Notice of the time, place, and reason for each meeting shall be given at least 48 hours prior to such meeting. Notice may be given by phone, e-mail, or in person, provided that attendance shall be a waiver of notice. Except as otherwise provided herein, the board may act (A) at a proper meeting on the affirmative vote of a majority of directors present or (B) without a meeting after securing written consents from all directors describing the action to be taken.
A general membership meeting shall be held annually, during the Gathering, or as announced by the Board at least 14 (fourteen) days in advance.
A special membership meeting may be called by the President or upon written request of 20 members.
Twenty members shall constitute a quorum.

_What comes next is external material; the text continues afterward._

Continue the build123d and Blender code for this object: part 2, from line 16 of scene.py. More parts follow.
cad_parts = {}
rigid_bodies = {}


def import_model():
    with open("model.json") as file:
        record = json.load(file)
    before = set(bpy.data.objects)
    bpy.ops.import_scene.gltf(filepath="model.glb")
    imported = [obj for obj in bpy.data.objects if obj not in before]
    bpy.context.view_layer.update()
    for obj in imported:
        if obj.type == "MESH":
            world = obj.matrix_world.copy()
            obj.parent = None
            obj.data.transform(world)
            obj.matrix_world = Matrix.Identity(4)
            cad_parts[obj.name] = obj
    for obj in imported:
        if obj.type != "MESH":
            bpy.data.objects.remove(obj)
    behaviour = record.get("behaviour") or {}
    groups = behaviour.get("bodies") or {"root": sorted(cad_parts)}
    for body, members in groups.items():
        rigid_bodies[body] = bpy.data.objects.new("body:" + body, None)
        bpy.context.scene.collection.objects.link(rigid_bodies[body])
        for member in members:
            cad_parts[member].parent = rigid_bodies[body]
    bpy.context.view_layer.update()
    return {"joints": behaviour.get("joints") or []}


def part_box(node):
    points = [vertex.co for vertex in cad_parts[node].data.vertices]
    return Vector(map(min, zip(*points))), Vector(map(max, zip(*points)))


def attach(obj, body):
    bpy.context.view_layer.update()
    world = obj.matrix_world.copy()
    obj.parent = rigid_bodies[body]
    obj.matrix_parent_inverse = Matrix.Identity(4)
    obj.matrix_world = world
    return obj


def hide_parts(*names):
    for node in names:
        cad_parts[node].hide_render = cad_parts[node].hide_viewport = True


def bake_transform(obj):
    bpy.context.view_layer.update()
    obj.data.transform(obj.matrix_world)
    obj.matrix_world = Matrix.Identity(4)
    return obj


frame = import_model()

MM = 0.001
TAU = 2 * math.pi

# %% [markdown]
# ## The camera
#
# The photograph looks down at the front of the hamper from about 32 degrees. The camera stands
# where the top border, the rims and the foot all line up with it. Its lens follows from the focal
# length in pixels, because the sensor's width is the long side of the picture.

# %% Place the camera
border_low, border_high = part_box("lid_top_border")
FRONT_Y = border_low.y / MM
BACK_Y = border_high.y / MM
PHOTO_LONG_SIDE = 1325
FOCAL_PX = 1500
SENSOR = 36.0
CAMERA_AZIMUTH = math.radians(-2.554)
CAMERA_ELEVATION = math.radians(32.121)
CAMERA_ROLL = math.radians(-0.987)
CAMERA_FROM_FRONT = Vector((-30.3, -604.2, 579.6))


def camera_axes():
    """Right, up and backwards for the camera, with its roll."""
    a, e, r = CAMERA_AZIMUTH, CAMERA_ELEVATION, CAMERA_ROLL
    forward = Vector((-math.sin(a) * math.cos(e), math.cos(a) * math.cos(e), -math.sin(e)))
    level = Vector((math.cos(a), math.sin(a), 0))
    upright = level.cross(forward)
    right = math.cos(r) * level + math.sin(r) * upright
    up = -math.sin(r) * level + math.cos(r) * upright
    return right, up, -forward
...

Committees: As a volunteer driven organization, ALDHA-West grows and draws its strength from active committees. The committees shall be designated by the Board as Standing Committees or Appointed Committees. The President shall be an ex-officio member of all committees.
Standing Committees: The Board shall recognize those committees with ongoing agenda, which meet on a regular basis, as Standing Committees. A Standing Committee may elect its own chair and non-voting representative to the Board.

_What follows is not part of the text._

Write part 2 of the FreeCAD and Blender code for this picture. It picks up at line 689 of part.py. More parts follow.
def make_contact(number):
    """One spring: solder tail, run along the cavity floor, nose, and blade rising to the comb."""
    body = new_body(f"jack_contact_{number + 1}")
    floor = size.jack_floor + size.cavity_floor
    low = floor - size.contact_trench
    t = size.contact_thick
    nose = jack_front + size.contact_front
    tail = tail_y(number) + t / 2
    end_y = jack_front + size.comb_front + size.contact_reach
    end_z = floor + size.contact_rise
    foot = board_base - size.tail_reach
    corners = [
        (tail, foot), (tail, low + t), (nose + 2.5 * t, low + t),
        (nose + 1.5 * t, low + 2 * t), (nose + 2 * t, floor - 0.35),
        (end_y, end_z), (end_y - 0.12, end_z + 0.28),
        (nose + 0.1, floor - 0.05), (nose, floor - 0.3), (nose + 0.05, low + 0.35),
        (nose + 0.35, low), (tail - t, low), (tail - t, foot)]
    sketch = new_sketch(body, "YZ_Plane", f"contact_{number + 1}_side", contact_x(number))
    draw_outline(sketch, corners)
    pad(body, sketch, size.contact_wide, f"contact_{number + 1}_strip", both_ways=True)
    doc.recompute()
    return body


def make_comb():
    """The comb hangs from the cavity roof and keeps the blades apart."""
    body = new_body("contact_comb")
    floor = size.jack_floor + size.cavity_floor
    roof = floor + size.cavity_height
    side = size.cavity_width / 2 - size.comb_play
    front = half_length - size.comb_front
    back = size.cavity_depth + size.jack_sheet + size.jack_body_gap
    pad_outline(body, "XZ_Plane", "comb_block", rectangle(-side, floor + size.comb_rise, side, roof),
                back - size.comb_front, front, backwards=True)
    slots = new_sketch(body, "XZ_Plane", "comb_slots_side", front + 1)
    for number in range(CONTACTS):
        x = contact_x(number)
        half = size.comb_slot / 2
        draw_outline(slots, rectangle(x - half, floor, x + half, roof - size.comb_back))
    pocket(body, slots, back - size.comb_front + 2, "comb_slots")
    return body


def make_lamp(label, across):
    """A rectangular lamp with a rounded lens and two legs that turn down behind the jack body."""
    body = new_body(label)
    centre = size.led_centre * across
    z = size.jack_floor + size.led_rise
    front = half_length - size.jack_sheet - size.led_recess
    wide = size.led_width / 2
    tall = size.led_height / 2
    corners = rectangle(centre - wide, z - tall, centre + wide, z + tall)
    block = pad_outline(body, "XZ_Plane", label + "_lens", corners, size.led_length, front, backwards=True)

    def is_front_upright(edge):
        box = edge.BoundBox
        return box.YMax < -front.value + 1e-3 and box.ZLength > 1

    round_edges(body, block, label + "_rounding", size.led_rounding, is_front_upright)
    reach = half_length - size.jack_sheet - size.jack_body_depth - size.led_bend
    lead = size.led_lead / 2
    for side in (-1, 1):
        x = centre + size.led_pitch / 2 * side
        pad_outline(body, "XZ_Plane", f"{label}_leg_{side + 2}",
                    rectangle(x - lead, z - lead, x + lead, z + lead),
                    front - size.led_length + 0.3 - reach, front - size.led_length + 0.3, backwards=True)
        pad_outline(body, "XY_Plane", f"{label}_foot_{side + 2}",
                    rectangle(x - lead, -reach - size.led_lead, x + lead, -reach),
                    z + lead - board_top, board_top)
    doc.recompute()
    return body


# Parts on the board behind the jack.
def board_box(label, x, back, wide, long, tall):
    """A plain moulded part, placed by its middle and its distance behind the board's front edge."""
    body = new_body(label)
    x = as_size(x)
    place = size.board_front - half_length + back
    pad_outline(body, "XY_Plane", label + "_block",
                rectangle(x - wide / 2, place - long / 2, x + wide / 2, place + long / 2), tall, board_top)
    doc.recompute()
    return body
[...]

Appointed Committees: Appointed Committees shall be formed at the discretion of the Board. The President, with Board approval, shall designate chairs of those committees. The chair shall be the committee non-voting representative to the Board.
Parliamentary Authority: The rules contained in the Modern Edition of Robert’s Rules of Order shall govern this organization in all cases where they are not inconsistent with these bylaws and any special rules of order the organization may adopt.
Amendment: These bylaws may be amended at any general or special membership meeting as defined in article V by a 2/3 (two – thirds) vote of the members present.
Appointments: The Board of Directors shall appoint the Gathering coordinator and any other positions as shall be determined to be necessary.